Being at home is often understood as a matter of identification. It happens when you recognize a place of dwelling as the place where you belong: a habitat, so to speak, where one feels comfortable.
I am writing a paper at the moment where I want to link the practice of home making to thge German notion of Heimat. The first version of this paper will be presented as a lecture at the next European Sociology Degree Summer School in Dresden (12-23 September 2010). The following is uis the abstract:
Being at home is often thought to be possible without having a home. Homeless people can feel at home somewhere too, but I want to argue that today that we should be less focused on being and more on having.

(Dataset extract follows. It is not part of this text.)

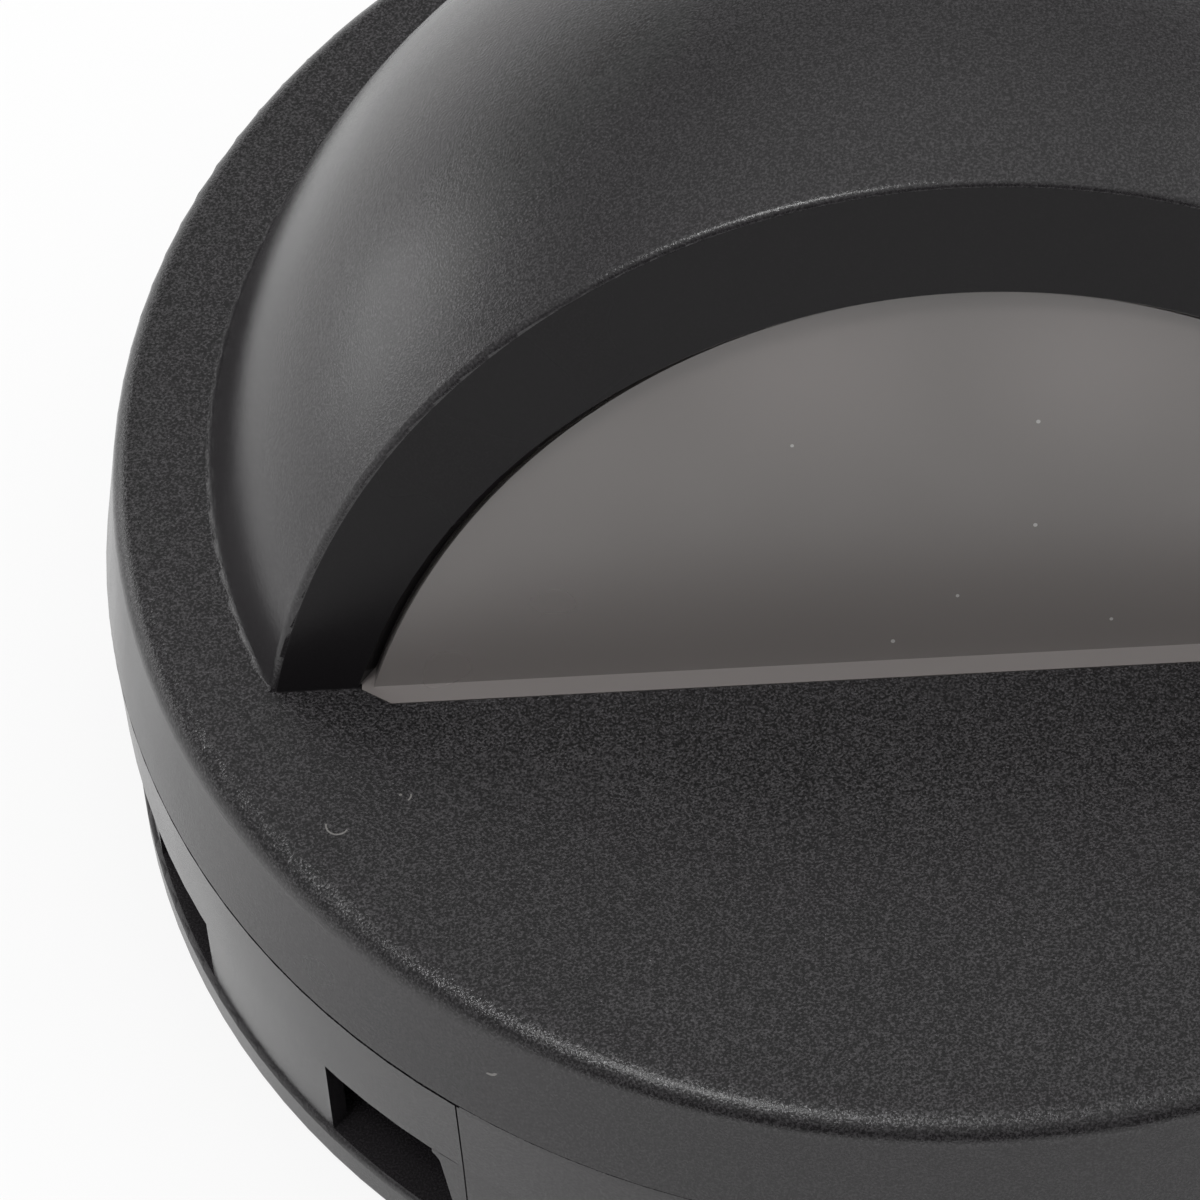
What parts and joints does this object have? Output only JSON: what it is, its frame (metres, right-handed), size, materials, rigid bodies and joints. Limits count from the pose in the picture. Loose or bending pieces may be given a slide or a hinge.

This is because I want us to be mindful of the properties of being at home, which are not modalities of being but modalities of having. Moreover, I want to develop the claim that the English word for Eigen, which we tend to be the core of identity: das Eigene, which is “proper” ,has become linked with a notion of cleanliness “being proper” which is linked to developments in the 19th Century, during the confirmation of modern, western, European society. Furthermore,. focusing on the development of the Victorian household (see Ian Roderick’s contribution to the very first issue of Space and Culture on Flow), I want to point out the links between the development of the modern European subject, and an emergent scientific outlook on social ordering. Finally, I want to focus more closely on that dimension of ‘being at home’ that we often forget: the domestic; and argue that the propriety of the domestic , to show that the “becoming homely” of modern Europe has above all become a matter of gendering.